LAST_DAY_GRAPH_FILE = '/home/pi/current.png'
COLORS = ('#AA3939', '#226666', '#AA6C39', '#2D882D')
SENSOR_NAMES = {
'0000075f24dc': 'Living room'
}
Graph configuration has two main elements here: definitions (starting with DEF
)
and lines (starting with LINE1
here). Definitions specify the data that is
used for graphing. Here temp:AVERAGE
from each sensor’s database file
is redefined as the sensor’s id. Then a line is drawn for each of these sensors
with different color, and the line is labeled with possible name for the sensor id.
defs.append('DEF:' + sensor.id + '=' +
DATABASE_PATH + sensor.id + '.rrd:temp:AVERAGE')

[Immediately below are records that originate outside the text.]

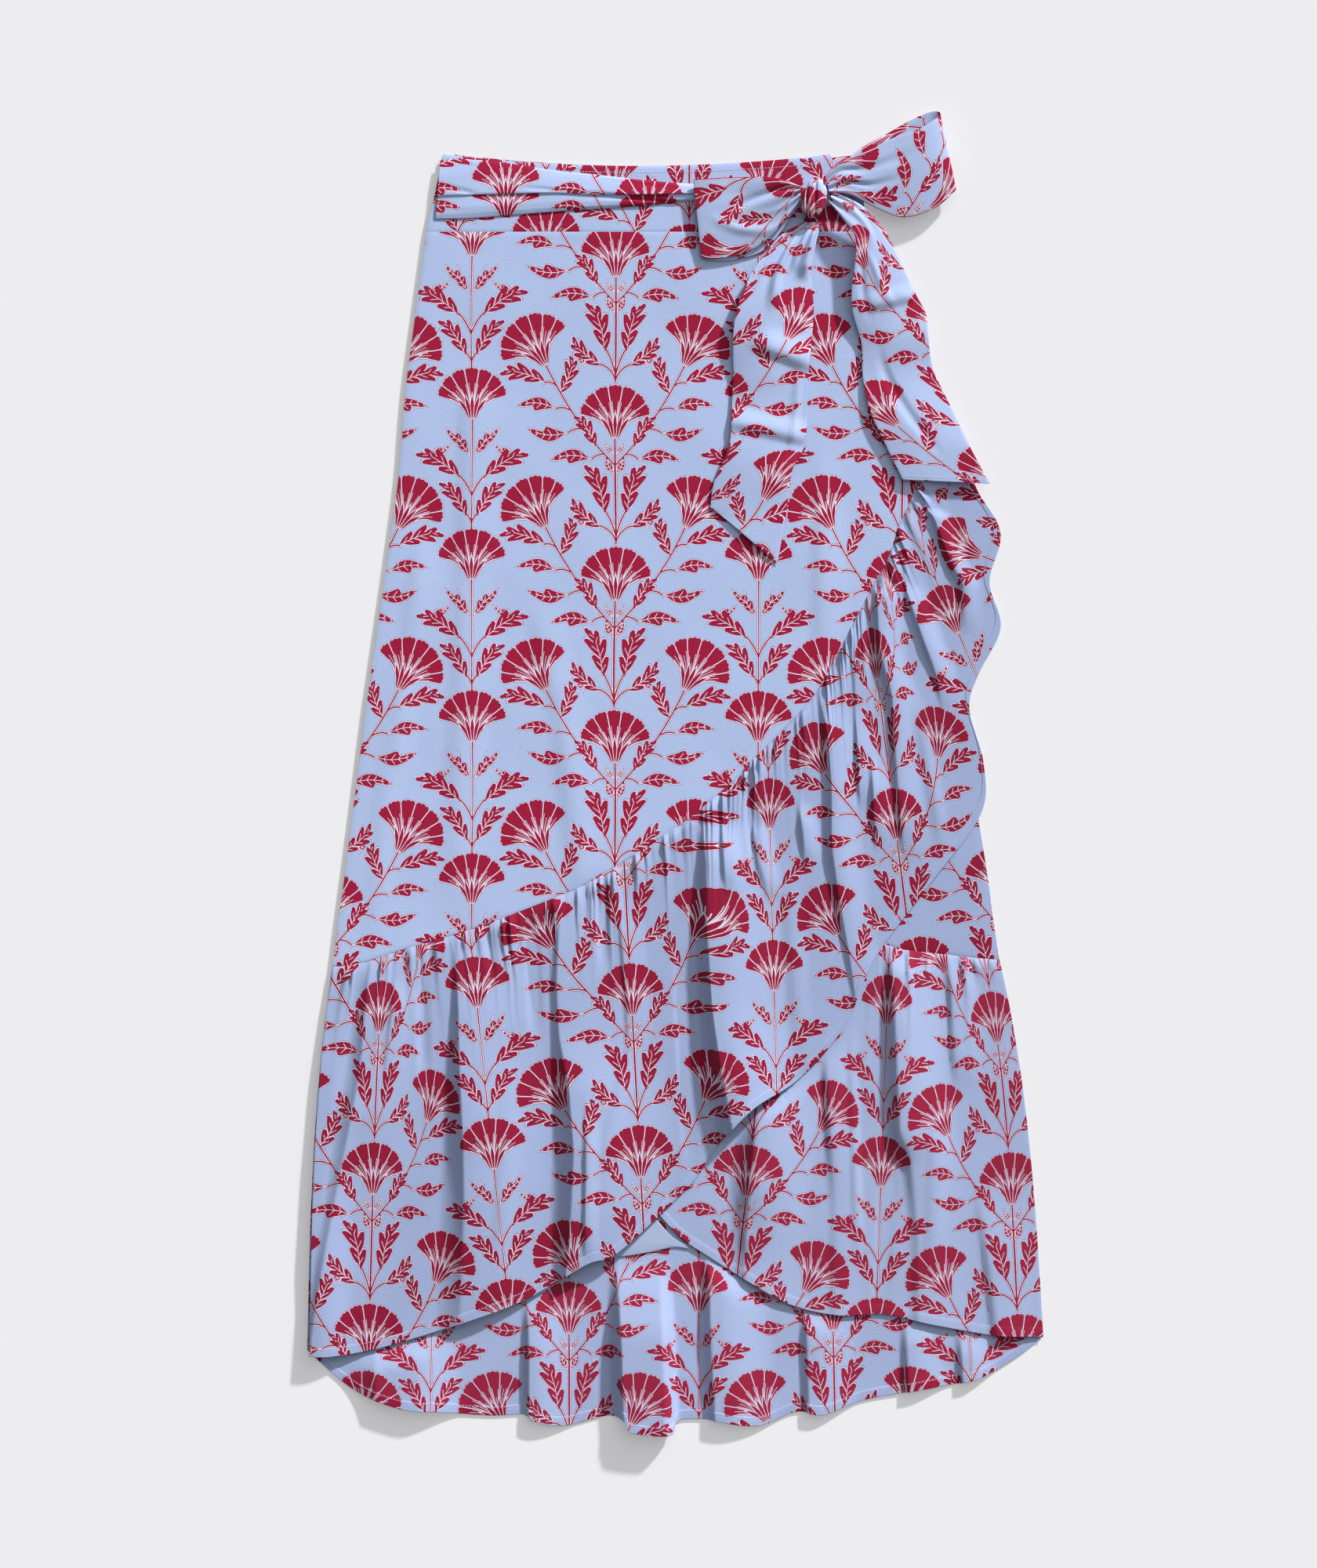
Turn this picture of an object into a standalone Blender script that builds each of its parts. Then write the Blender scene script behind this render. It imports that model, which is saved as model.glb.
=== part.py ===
"""Wrap skirt with a high-low gathered ruffle and a bow, laid flat on a surface.

The skirt lies on Z = 0 with its waist towards +Y and its front facing +Z. Its cloth is built as
walls that lie on each other: the back, the under front and the over front, each with its own
waistband, panel and ruffle, and on top of them the tie with its knot, two loops and two tails.
Blender works in metres; the sizes and tables below are in millimetres.
"""

import math

import bmesh
import bpy
from mathutils import Vector

MM = 0.001

# Cloth
WALL = 1.2                      # thickness of a cloth wall
GAP = 0.3                       # clearance between two pieces at a seam or in a stack
LAYER = WALL + GAP              # height that one flat layer takes in the stack

# Waist
WAISTBAND_TOP = 486.0           # height of the waistband's upper edge above the origin, along Y
WAISTBAND_SEAM = 431.0          # where the panels are sewn to the waistband
WAISTBAND_DIP = 9.0             # the upper edge sags by this much between the side seams
WAISTBAND_DIP_POWER = 0.8       # below 1 the sag is flatter along its middle
WAISTBAND_COLUMNS = 8
WAISTBAND_ROWS = 2
WAIST_LEFT = -187.0
WAIST_RIGHT = 148.0
FRONT_WAISTBAND_END = 124.0     # the over front's waistband ends under the knot
UNDER_INSET = 12.0              # the under front's free edge stays this far inside the side seam

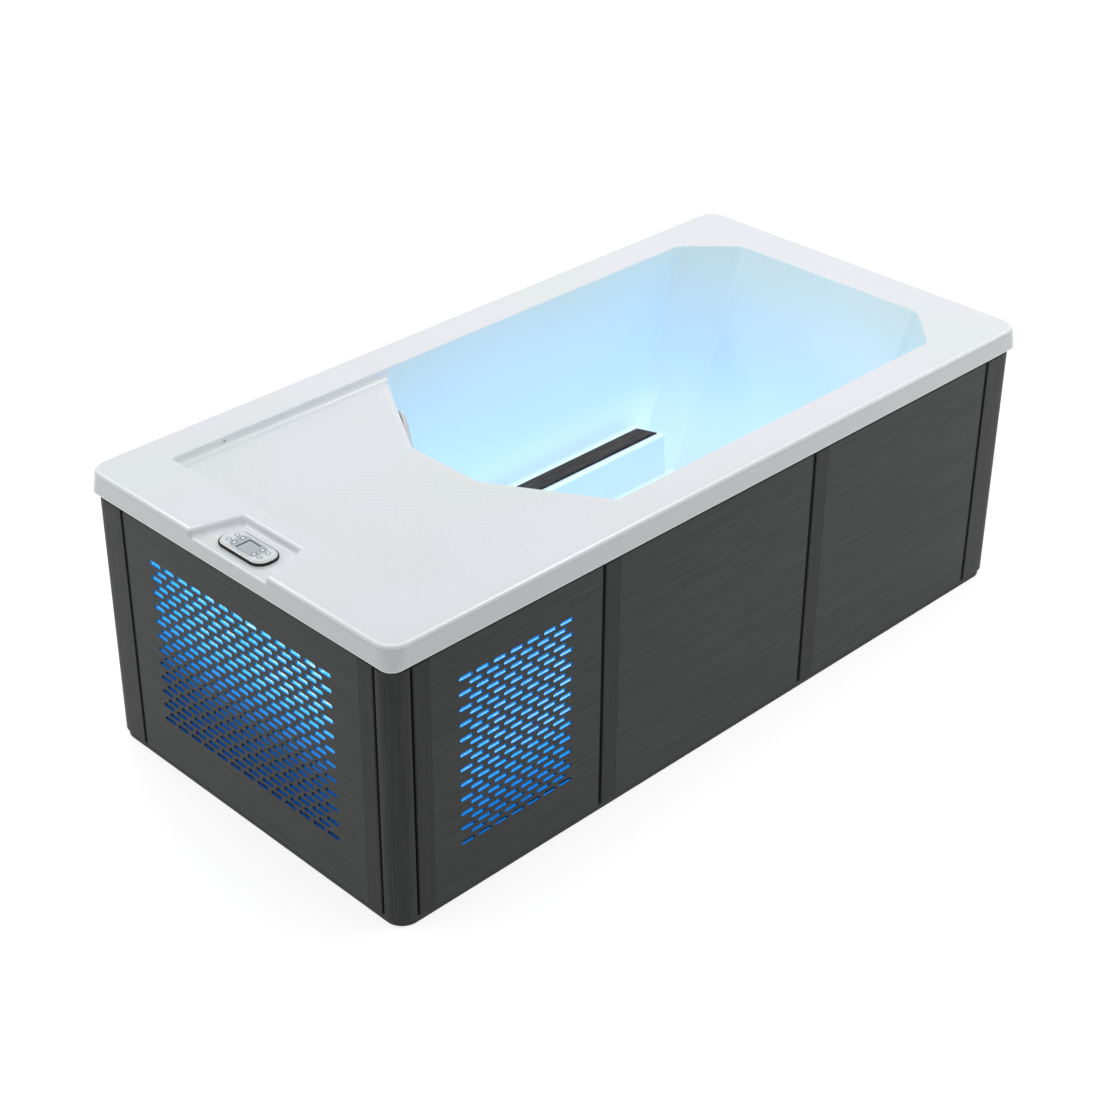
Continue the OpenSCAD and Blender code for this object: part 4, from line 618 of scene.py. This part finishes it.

lines.append('LINE1:' + sensor.id + color + ':' + sensor_name(sensor.id))
Last read value from each sensor is also printed to the graph. Here I simply
couldn’t get the texts to be right-justified and stay under the graph area.
COMMENT: \l
is required so that the prints would start from a new line,
last value is read from sensor.id
data, and it’s printed after a sensor name.
current_temps = ['COMMENT: \l']
...
current_temps.append('GPRINT:' + sensor.id +
':LAST:' + sensor_name(sensor.id) + '\: %4.2lf\l')
All this outputs a temperature graph for previous 24 hours:
In conclusion
After all, RRDtool does the job is it designed to do. The database file is created before any data is inserted, and it stays the same size no matter how much data is inserted. This could be beneficial for systems that have limited disk sizes: for example if RRDtool is used as a local datastore in sensors with unreliable connectivity. That way measurements can be done even if there is no connection to the master node, and data can be transferred afterwards.
Transferring RRDtool data between nodes would require another blog post. rrdxport supports exporting XML or JSON with specified time intervals, so that could be used.
Generating graphs is good for simple use cases, but ideally one would want an interactive, zoomable graph with tunable parameters in browser. I spent a lot of time to get the chart above, and am not that satisfied with the result.